- _THE TASK_:
Starting from the line that contains "felt_pad();", copy every line exactly until the line that contains "bpy.data.objects.remove(obj)", which is also included.
— begin DATASET EXTRACT —
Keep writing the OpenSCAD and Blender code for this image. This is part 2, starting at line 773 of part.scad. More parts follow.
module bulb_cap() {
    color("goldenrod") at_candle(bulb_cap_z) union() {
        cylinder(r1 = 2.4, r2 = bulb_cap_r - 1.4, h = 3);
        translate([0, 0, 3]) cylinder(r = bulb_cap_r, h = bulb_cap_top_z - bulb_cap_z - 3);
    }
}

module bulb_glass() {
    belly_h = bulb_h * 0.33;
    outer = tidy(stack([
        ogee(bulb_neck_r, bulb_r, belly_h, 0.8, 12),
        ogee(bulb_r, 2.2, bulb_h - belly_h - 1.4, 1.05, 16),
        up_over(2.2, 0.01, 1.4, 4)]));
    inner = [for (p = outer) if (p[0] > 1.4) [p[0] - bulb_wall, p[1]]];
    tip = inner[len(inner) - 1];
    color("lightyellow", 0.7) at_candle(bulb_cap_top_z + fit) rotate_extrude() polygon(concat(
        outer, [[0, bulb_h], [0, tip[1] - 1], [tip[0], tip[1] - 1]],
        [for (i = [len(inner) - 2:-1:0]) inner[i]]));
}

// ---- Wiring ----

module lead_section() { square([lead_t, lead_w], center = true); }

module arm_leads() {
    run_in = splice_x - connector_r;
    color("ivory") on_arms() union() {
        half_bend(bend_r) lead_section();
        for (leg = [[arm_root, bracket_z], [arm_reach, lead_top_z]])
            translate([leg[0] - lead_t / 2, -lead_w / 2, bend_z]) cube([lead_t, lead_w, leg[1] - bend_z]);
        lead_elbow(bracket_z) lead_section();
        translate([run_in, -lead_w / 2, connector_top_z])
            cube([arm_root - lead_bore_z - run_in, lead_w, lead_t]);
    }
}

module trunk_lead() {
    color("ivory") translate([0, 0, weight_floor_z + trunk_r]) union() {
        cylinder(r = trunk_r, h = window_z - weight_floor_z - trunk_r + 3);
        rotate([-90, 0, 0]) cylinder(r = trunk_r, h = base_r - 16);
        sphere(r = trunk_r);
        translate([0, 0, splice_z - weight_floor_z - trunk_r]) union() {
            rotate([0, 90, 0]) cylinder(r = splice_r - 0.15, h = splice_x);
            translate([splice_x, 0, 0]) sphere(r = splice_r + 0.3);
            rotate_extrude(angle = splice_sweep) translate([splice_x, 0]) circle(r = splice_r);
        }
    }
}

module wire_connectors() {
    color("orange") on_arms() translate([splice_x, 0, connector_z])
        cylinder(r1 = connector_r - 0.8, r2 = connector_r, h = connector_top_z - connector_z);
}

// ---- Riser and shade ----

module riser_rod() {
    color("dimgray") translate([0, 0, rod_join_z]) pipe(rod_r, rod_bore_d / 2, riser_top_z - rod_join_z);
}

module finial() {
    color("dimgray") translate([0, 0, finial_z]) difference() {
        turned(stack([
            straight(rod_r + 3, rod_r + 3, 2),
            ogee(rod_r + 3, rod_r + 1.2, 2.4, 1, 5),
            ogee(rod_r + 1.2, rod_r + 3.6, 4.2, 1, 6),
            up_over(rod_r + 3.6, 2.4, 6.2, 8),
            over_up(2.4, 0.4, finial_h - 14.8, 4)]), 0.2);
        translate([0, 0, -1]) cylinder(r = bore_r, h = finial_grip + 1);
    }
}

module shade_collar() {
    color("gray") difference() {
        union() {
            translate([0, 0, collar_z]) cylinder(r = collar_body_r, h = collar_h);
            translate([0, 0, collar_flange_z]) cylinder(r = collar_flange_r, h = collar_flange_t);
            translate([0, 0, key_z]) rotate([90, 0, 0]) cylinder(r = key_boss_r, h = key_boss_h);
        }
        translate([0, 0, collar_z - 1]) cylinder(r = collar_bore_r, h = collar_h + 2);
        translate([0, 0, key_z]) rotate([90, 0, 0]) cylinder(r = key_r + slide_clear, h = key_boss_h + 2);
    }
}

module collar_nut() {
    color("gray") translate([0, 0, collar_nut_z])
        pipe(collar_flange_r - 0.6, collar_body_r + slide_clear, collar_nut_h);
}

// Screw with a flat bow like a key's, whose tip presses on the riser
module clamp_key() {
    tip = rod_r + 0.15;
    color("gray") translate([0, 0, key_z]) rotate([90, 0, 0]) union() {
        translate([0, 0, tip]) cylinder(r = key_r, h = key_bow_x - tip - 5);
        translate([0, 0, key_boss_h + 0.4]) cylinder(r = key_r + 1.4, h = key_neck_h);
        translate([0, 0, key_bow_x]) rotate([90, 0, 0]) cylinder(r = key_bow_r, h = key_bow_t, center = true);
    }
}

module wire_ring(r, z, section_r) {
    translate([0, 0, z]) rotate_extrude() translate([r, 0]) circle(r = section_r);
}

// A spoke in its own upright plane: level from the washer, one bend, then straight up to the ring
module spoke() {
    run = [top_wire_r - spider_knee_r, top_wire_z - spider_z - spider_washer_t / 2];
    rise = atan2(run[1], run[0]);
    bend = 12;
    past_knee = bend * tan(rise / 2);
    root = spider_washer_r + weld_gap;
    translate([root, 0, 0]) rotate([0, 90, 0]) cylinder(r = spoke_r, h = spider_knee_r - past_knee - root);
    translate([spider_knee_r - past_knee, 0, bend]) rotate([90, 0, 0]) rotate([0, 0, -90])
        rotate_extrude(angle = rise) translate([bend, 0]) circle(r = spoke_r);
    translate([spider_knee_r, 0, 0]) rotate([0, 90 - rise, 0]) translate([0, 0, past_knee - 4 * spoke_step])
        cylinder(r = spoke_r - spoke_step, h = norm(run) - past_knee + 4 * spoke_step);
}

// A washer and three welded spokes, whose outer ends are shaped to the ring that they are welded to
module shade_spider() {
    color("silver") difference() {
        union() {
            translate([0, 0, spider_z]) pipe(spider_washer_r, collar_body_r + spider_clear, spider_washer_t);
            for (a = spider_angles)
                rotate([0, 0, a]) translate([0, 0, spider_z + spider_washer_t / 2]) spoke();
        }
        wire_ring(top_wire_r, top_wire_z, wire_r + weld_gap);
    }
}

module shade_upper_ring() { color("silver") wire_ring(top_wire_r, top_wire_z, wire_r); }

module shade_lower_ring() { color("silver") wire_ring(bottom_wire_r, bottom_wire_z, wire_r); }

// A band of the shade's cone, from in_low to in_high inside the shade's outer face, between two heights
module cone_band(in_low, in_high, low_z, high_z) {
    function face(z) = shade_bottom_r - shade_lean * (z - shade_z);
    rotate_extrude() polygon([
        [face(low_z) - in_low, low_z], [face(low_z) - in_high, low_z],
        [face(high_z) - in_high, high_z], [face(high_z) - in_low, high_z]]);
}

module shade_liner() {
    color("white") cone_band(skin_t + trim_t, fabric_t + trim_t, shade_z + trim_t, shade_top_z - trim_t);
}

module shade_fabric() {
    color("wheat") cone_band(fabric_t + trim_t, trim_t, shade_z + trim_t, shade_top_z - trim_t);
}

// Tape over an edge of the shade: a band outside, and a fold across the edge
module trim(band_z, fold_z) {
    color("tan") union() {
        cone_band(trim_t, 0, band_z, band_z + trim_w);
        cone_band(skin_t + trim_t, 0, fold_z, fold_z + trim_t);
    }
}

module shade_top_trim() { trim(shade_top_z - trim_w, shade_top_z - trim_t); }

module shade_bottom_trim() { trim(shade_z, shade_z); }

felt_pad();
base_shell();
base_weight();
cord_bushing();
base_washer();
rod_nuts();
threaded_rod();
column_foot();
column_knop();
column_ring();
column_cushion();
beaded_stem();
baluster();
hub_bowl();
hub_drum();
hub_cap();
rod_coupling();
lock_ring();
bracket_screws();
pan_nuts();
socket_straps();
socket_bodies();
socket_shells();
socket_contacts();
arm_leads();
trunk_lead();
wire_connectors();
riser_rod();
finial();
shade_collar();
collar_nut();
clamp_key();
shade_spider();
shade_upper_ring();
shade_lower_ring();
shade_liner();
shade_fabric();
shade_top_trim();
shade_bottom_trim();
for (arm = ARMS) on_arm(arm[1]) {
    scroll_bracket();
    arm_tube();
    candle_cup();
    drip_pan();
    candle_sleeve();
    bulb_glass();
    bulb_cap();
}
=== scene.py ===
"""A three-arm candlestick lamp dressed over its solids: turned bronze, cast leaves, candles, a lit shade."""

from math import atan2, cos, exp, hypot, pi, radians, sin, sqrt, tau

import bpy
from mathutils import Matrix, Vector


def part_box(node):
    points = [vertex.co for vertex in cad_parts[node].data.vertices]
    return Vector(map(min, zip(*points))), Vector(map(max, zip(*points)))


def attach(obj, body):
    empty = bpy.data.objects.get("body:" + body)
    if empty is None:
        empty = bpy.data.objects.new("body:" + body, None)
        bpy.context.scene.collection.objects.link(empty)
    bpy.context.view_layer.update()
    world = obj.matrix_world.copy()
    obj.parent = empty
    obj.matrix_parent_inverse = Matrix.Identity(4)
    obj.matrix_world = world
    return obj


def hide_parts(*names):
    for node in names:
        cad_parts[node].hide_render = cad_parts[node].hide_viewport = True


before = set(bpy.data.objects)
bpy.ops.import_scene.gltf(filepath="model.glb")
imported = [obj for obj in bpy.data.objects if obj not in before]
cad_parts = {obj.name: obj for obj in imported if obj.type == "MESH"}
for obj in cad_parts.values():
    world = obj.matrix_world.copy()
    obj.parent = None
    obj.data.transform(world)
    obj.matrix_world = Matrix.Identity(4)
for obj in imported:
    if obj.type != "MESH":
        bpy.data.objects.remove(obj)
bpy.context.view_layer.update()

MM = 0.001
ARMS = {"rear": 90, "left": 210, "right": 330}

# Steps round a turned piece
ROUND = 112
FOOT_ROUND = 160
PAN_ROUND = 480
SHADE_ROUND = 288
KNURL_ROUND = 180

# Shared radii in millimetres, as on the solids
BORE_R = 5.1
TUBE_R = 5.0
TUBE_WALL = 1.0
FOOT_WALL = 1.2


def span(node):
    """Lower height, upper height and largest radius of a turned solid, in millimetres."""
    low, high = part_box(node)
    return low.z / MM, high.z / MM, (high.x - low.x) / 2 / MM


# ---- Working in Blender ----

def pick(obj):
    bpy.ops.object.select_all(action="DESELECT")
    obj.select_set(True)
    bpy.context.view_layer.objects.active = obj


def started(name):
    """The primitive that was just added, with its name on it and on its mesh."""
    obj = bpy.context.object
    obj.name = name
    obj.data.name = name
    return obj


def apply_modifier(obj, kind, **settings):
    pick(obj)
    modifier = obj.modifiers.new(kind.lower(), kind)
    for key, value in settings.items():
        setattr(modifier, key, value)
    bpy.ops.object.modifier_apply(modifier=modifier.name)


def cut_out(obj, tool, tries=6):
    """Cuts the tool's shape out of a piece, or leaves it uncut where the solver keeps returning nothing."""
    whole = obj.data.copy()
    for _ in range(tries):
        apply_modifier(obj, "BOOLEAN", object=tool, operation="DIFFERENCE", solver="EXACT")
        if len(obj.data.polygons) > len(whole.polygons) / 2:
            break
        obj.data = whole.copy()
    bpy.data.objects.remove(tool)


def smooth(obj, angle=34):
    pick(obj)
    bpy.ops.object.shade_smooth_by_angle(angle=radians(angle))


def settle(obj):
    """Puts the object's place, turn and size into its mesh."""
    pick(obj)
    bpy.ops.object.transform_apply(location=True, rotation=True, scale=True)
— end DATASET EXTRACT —
- _COMPLETED EXERCISE_:
felt_pad();
base_shell();
base_weight();
cord_bushing();
base_washer();
rod_nuts();
threaded_rod();
column_foot();
column_knop();
column_ring();
column_cushion();
beaded_stem();
baluster();
hub_bowl();
hub_drum();
hub_cap();
rod_coupling();
lock_ring();
bracket_screws();
pan_nuts();
socket_straps();
socket_bodies();
socket_shells();
socket_contacts();
arm_leads();
trunk_lead();
wire_connectors();
riser_rod();
finial();
shade_collar();
collar_nut();
clamp_key();
shade_spider();
shade_upper_ring();
shade_lower_ring();
shade_liner();
shade_fabric();
shade_top_trim();
shade_bottom_trim();
for (arm = ARMS) on_arm(arm[1]) {
    scroll_bracket();
    arm_tube();
    candle_cup();
    drip_pan();
    candle_sleeve();
    bulb_glass();
    bulb_cap();
}
=== scene.py ===
"""A three-arm candlestick lamp dressed over its solids: turned bronze, cast leaves, candles, a lit shade."""

from math import atan2, cos, exp, hypot, pi, radians, sin, sqrt, tau

import bpy
from mathutils import Matrix, Vector


def part_box(node):
    points = [vertex.co for vertex in cad_parts[node].data.vertices]
    return Vector(map(min, zip(*points))), Vector(map(max, zip(*points)))


def attach(obj, body):
    empty = bpy.data.objects.get("body:" + body)
    if empty is None:
        empty = bpy.data.objects.new("body:" + body, None)
        bpy.context.scene.collection.objects.link(empty)
    bpy.context.view_layer.update()
    world = obj.matrix_world.copy()
    obj.parent = empty
    obj.matrix_parent_inverse = Matrix.Identity(4)
    obj.matrix_world = world
    return obj


def hide_parts(*names):
    for node in names:
        cad_parts[node].hide_render = cad_parts[node].hide_viewport = True


before = set(bpy.data.objects)
bpy.ops.import_scene.gltf(filepath="model.glb")
imported = [obj for obj in bpy.data.objects if obj not in before]
cad_parts = {obj.name: obj for obj in imported if obj.type == "MESH"}
for obj in cad_parts.values():
    world = obj.matrix_world.copy()
    obj.parent = None
    obj.data.transform(world)
    obj.matrix_world = Matrix.Identity(4)
for obj in imported:
    if obj.type != "MESH":
        bpy.data.objects.remove(obj)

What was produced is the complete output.